» SOURCE EXCERPT:

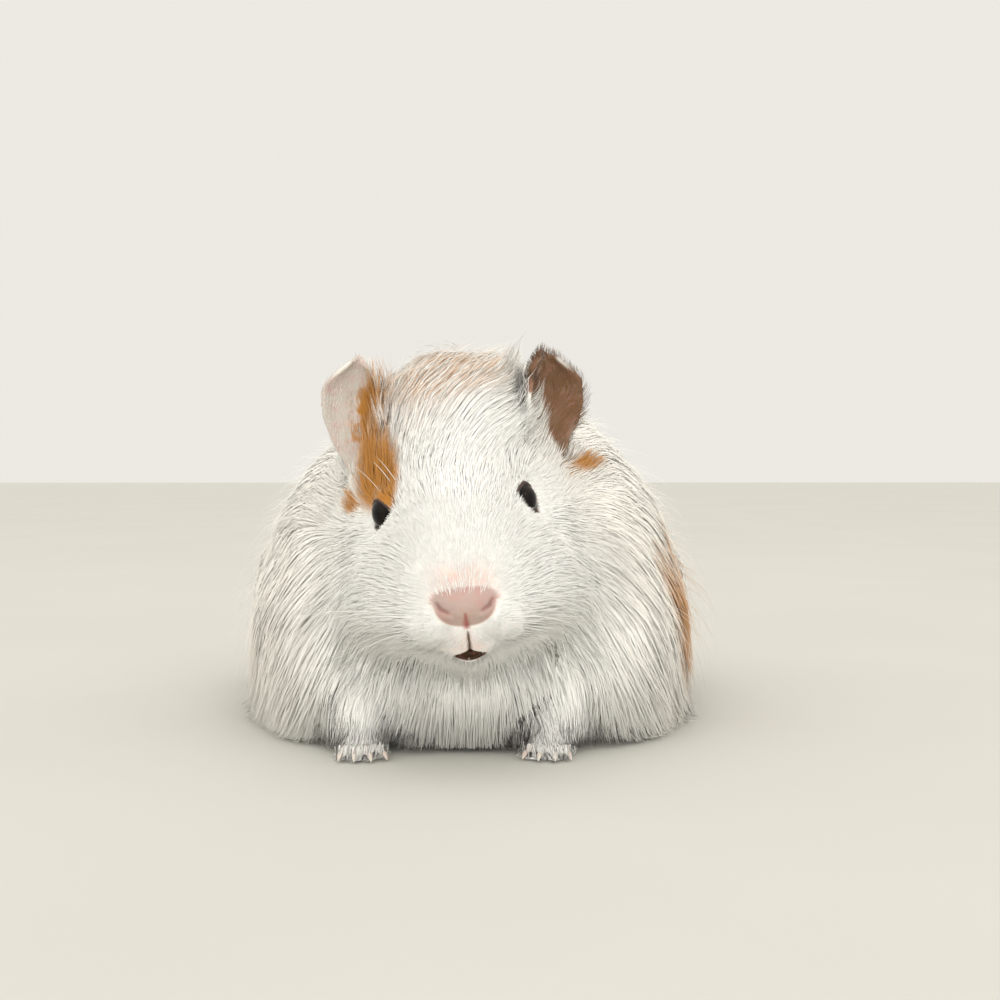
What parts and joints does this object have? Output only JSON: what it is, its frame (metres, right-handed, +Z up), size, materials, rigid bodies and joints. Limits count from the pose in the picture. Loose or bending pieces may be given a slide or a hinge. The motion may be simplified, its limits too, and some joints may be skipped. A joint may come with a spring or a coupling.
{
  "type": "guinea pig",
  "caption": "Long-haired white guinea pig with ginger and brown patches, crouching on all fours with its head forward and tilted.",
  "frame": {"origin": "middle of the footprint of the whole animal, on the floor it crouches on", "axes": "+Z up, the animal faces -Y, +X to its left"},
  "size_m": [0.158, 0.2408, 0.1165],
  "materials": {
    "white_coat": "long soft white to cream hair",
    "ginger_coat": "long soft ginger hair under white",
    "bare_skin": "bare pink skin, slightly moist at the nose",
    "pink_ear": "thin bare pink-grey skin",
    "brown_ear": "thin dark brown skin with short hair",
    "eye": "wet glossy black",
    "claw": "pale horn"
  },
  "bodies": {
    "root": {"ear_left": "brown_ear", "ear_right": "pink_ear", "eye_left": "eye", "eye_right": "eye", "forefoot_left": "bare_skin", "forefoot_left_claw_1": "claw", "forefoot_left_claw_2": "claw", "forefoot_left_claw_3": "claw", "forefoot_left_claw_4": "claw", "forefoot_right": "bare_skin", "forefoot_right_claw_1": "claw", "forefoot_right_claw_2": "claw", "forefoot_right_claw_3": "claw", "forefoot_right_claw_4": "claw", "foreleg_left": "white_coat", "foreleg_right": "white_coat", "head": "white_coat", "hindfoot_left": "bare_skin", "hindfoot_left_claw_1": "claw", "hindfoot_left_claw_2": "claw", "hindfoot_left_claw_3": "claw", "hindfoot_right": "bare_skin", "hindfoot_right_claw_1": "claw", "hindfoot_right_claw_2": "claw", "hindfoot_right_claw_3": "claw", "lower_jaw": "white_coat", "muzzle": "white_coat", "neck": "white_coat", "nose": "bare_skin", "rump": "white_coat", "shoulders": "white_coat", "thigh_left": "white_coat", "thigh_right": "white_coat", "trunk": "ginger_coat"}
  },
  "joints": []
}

» TASK DIRECTIONS: Write down the full listing again, exactly.

» CORRECT ANSWER:
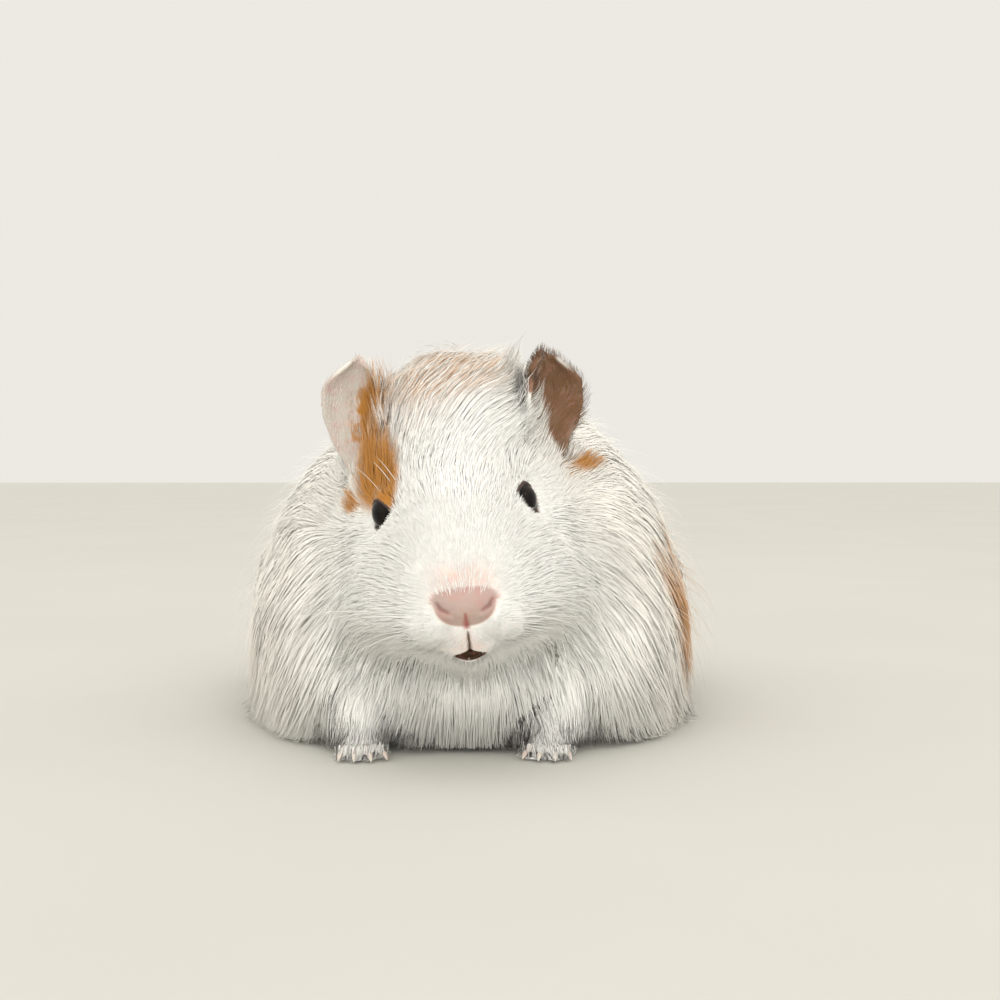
What parts and joints does this object have? Output only JSON: what it is, its frame (metres, right-handed, +Z up), size, materials, rigid bodies and joints. Limits count from the pose in the picture. Loose or bending pieces may be given a slide or a hinge. The motion may be simplified, its limits too, and some joints may be skipped. A joint may come with a spring or a coupling.
{
  "type": "guinea pig",
  "caption": "Long-haired white guinea pig with ginger and brown patches, crouching on all fours with its head forward and tilted.",
  "frame": {"origin": "middle of the footprint of the whole animal, on the floor it crouches on", "axes": "+Z up, the animal faces -Y, +X to its left"},
  "size_m": [0.158, 0.2408, 0.1165],
  "materials": {
    "white_coat": "long soft white to cream hair",
    "ginger_coat": "long soft ginger hair under white",
    "bare_skin": "bare pink skin, slightly moist at the nose",
    "pink_ear": "thin bare pink-grey skin",
    "brown_ear": "thin dark brown skin with short hair",
    "eye": "wet glossy black",
    "claw": "pale horn"
  },
  "bodies": {
    "root": {"ear_left": "brown_ear", "ear_right": "pink_ear", "eye_left": "eye", "eye_right": "eye", "forefoot_left": "bare_skin", "forefoot_left_claw_1": "claw", "forefoot_left_claw_2": "claw", "forefoot_left_claw_3": "claw", "forefoot_left_claw_4": "claw", "forefoot_right": "bare_skin", "forefoot_right_claw_1": "claw", "forefoot_right_claw_2": "claw", "forefoot_right_claw_3": "claw", "forefoot_right_claw_4": "claw", "foreleg_left": "white_coat", "foreleg_right": "white_coat", "head": "white_coat", "hindfoot_left": "bare_skin", "hindfoot_left_claw_1": "claw", "hindfoot_left_claw_2": "claw", "hindfoot_left_claw_3": "claw", "hindfoot_right": "bare_skin", "hindfoot_right_claw_1": "claw", "hindfoot_right_claw_2": "claw", "hindfoot_right_claw_3": "claw", "lower_jaw": "white_coat", "muzzle": "white_coat", "neck": "white_coat", "nose": "bare_skin", "rump": "white_coat", "shoulders": "white_coat", "thigh_left": "white_coat", "thigh_right": "white_coat", "trunk": "ginger_coat"}
  },
  "joints": []
}